### What this task involves
Look through the material below and copy exactly the lines from the line with "Continue the three.js" to the line with "1.1), 0.9, 4.5)", those two lines included.

### Supplied entries
§ §

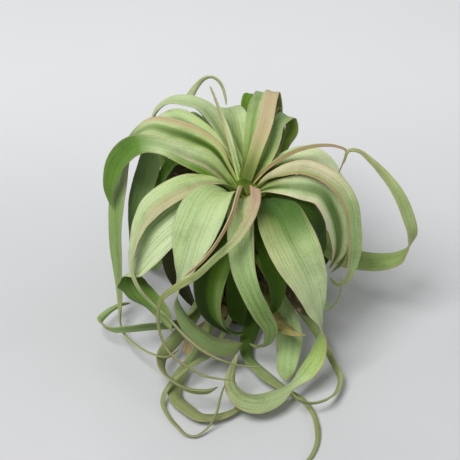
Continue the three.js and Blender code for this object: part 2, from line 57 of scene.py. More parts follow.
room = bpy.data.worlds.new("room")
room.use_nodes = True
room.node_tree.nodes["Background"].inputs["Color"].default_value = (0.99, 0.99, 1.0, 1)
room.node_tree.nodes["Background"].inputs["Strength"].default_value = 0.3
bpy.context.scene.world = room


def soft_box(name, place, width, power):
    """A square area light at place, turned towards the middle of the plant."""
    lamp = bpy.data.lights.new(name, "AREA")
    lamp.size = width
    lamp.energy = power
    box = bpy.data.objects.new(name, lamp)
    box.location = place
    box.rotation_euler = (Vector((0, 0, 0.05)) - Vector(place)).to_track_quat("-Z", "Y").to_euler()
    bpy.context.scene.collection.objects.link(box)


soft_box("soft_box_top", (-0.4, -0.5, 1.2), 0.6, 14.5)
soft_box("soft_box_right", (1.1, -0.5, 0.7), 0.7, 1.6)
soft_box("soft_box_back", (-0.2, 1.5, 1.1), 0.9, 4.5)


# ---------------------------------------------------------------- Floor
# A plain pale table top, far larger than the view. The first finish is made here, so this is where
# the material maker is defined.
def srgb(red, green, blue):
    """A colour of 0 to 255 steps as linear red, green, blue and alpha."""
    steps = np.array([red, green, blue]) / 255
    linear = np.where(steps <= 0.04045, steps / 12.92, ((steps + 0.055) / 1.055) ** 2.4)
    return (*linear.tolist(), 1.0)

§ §

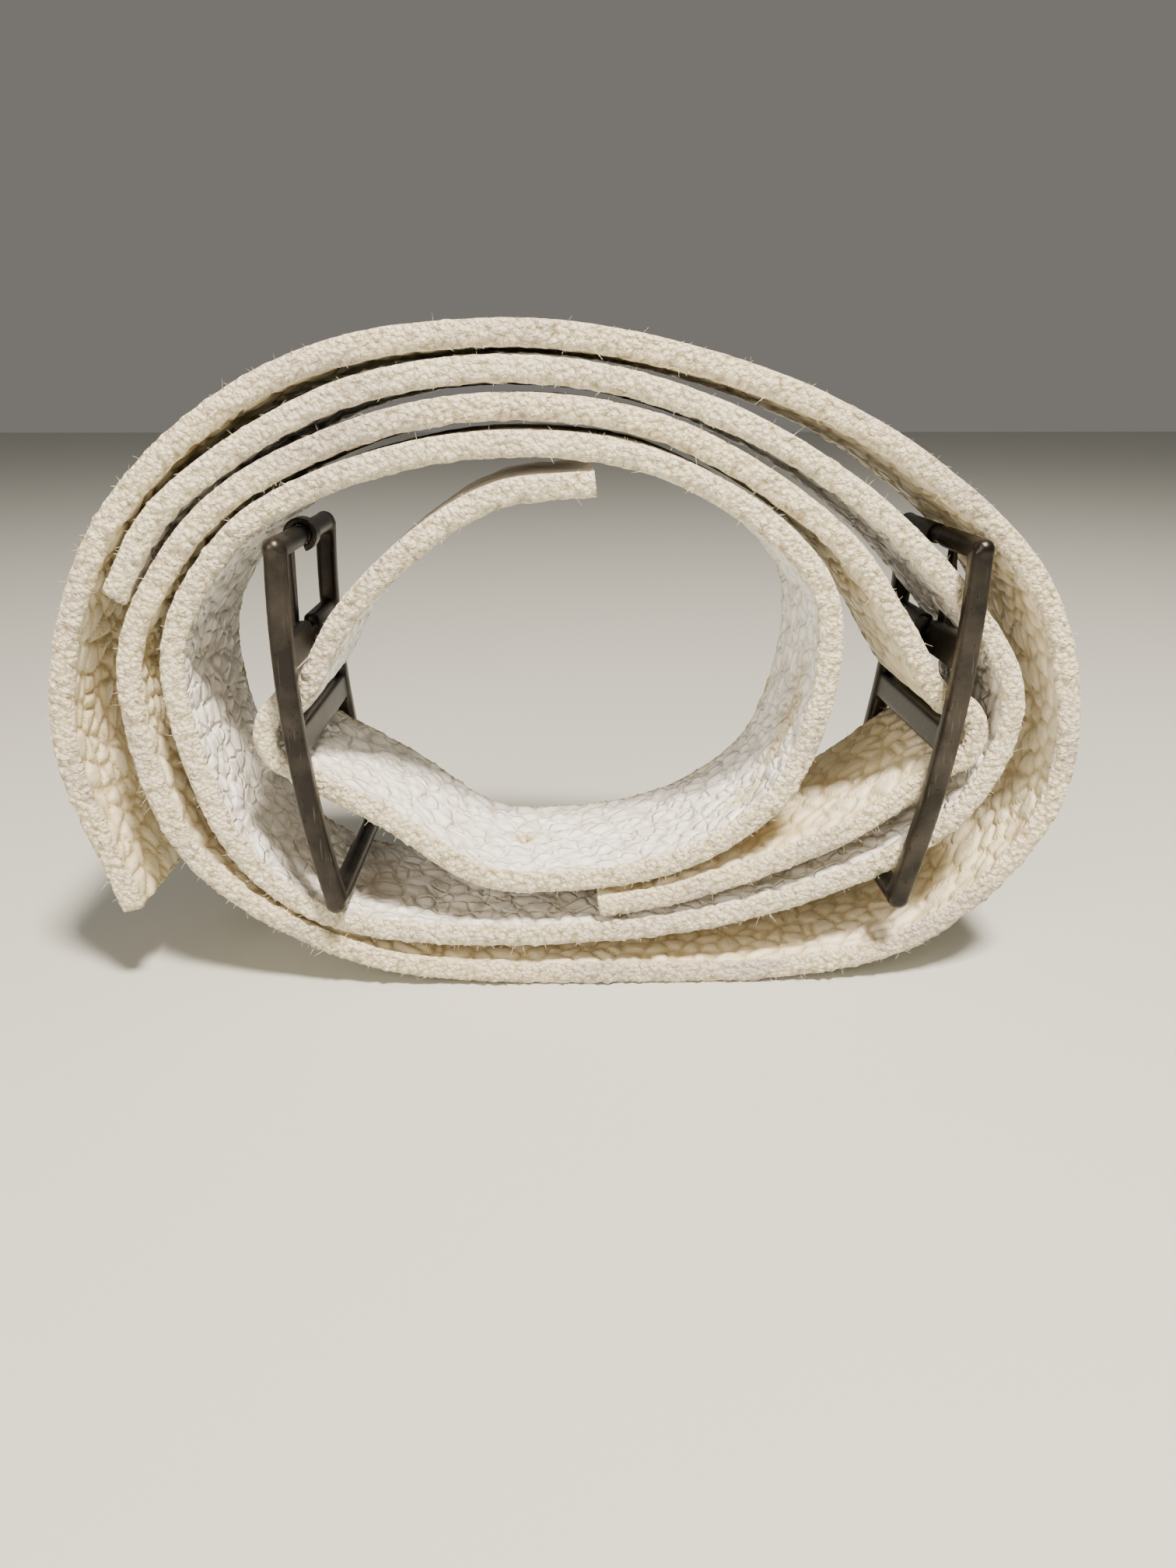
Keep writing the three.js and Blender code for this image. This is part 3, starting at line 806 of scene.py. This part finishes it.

§ §

### Solution
Continue the three.js and Blender code for this object: part 2, from line 57 of scene.py. More parts follow.
room = bpy.data.worlds.new("room")
room.use_nodes = True
room.node_tree.nodes["Background"].inputs["Color"].default_value = (0.99, 0.99, 1.0, 1)
room.node_tree.nodes["Background"].inputs["Strength"].default_value = 0.3
bpy.context.scene.world = room


def soft_box(name, place, width, power):
    """A square area light at place, turned towards the middle of the plant."""
    lamp = bpy.data.lights.new(name, "AREA")
    lamp.size = width
    lamp.energy = power
    box = bpy.data.objects.new(name, lamp)
    box.location = place
    box.rotation_euler = (Vector((0, 0, 0.05)) - Vector(place)).to_track_quat("-Z", "Y").to_euler()
    bpy.context.scene.collection.objects.link(box)


soft_box("soft_box_top", (-0.4, -0.5, 1.2), 0.6, 14.5)
soft_box("soft_box_right", (1.1, -0.5, 0.7), 0.7, 1.6)
soft_box("soft_box_back", (-0.2, 1.5, 1.1), 0.9, 4.5)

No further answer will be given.